A three dimensional finite deformation viscoelastic model for a layered polymeric material subject to blast

The aim of this paper is to carry out a three dimensional finite deformation simulation of a layered polymeric structure subject to blast loading. Such a simulation may be of use to evaluate the relative capabilities of different layered composites at the design phase to identify suitable candidates for detailed testing. While this is a follow up to studies carried out by Alagappan et al. (2014, 2015) within the context of one and two-spatial dimensions and time respectively, both the earlier works are related to the capturing of small strain nonlinear response of composite using a implicit two network theory. Here we provide a significant extension to a thermodynamically consistent finite deformation, fully three dimensional approach based on a two-network theory.

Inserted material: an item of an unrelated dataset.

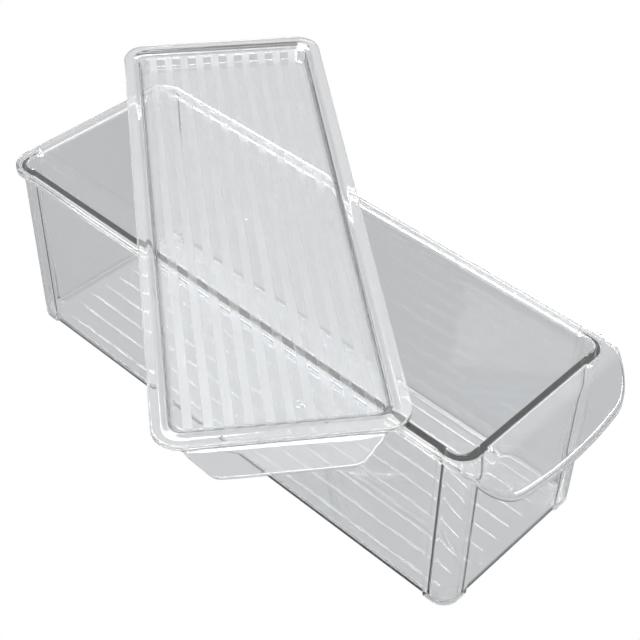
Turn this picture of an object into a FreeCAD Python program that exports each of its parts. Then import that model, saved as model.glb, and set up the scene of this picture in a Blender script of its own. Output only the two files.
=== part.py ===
"""Clear fridge bin: a long narrow moulded box with a pull handle, and its lift-off lid.

Frame: millimetres, +Z up.  The origin is the middle of the flat underside of the bin.
The handle end points to -Y, so X is the width and Y is the length.
The lid lies slantwise on the rim, as it does when it has just been lifted off.
"""
import FreeCAD, Part
import math
import os

Vector = FreeCAD.Vector

# ---- bin: driving dimensions ----
BODY_LENGTH = 300.0        # over the corner posts, at the rim
BODY_WIDTH = 102.2         # over the corner posts, at the rim
HEIGHT = 103.5             # underside to rim
WALL = 1.8                 # wall thickness, measured square to the wall
DRAFT = 0.8                # how much each wall leans in from rim to underside
CORNER_RADIUS = 9.0        # upright corners, outside
POST_LENGTH = 14.4         # corner post, along the long walls
POST_WIDTH = 15.9          # corner post, across the end walls
POST_STEP = 0.9            # posts stand proud of the flat wall panels
FLOOR_THICKNESS = 1.7
PANEL_BOTTOM_RADIUS = 4.0  # rounded foot of the flat panels
FOOT_RADIUS = 1.2          # rounded foot of the corner posts
FLOOR_FILLET = 2.5         # inside, where floor meets wall

RIB_COUNT = 9
RIB_SIDE_GAP = 7.2         # middle of the outermost rib to the inside of the long wall, at the floor
RIB_WIDTH = 1.8
RIB_HEIGHT = 0.6
RIB_END_GAP = 11.0         # rib end to the outside of the end wall

FLANGE = 3.5               # rim flange, outward from the posts
FLANGE_THICKNESS = 2.2
LIP_DEPTH = 3.8            # down-turned edge of the flange
LIP_THICKNESS = 1.5
GUSSET_THICKNESS = 1.2     # small ribs that tie lip to wall beside each post

HANDLE_REACH = 22.5        # handle edge beyond the end wall
HANDLE_SLOPE = 43.0        # degrees down from level
HANDLE_BEND_RADIUS = 10.0  # where the flange bends down into the handle
HANDLE_SIDE_START = 3.2    # handle sides begin to curve in this far behind the end wall
HANDLE_BOW = 1.7           # how far the handle's front edge bows out beyond its round corners

# ---- lid: driving dimensions ----
LID_OVERHANG_SIDE = 0.5    # lid edge beyond the rim flange, at the sides
LID_OVERHANG_END = 2.2     # the same, at the ends
LID_CORNER_RADIUS = 13.0
LID_EDGE_DEPTH = 2.5       # thick outer edge, which lies on the rim
LID_EDGE_WIDTH = 4.7       # along the sides
LID_END_EDGE_WIDTH = 5.7   # across the ends
LID_PANEL_DEPTH = 7.0      # recessed panel below the top of the edge
LID_THICKNESS = 1.5
LID_PLUG_CLEARANCE = 0.4   # recessed part of the lid to the mouth of the bin
LID_SHOULDER_DEPTH = 2.3   # rounded shoulder from the edge into the recess
LID_SIDE_SLOPE = 1.0       # how far each long side of the recess leans in
LID_END_SLOPE = 5.4        # the same, at each end

TAB_SIDE_GAP = 12.1        # lifting tab's upper corners to the sides of the lid
TAB_TAPER = 12.5           # how far each side of the tab leans in
TAB_REACH = 10.3
TAB_SLOPE = 36.0           # degrees down from level
TAB_THICKNESS = 1.2
TAB_LIP_DEPTH = 1.6
TAB_CORNER_RADIUS = 4.0
MARK_DIAMETER = 4.0        # round mould marks on the panel
MARK_HEIGHT = 0.3
MARK_SIDE_SHIFT = 9.3      # the mark near the tab is off the middle line
MARK_END_GAP = 24.7        # and this far from the end of the lid

# ---- how the lid lies on the rim ----
LID_TURN = -38.5           # degrees about Z
LID_CENTRE = (-0.5, 29.3)
LID_REST_GAP = 0.1         # air left between the panel and the rim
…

We show that the implicit two network theory approach is able to accommodate ideas of time temperature superimposition and requires far fewer material parameters than that needed for either Prony series expansions or linear spring dashpot type models. We extend to the previously developed finite volume method (which was originally 2-dimensional, small deformation) to three-dimensional finite deformation problems. We apply the method to study the attenuation of blast by different layered structures in a fully three dimensional setting and demonstrate the effect of different layering sequence on the response of polymers subjected to impact. (C) 2016 Published by Elsevier Ltd.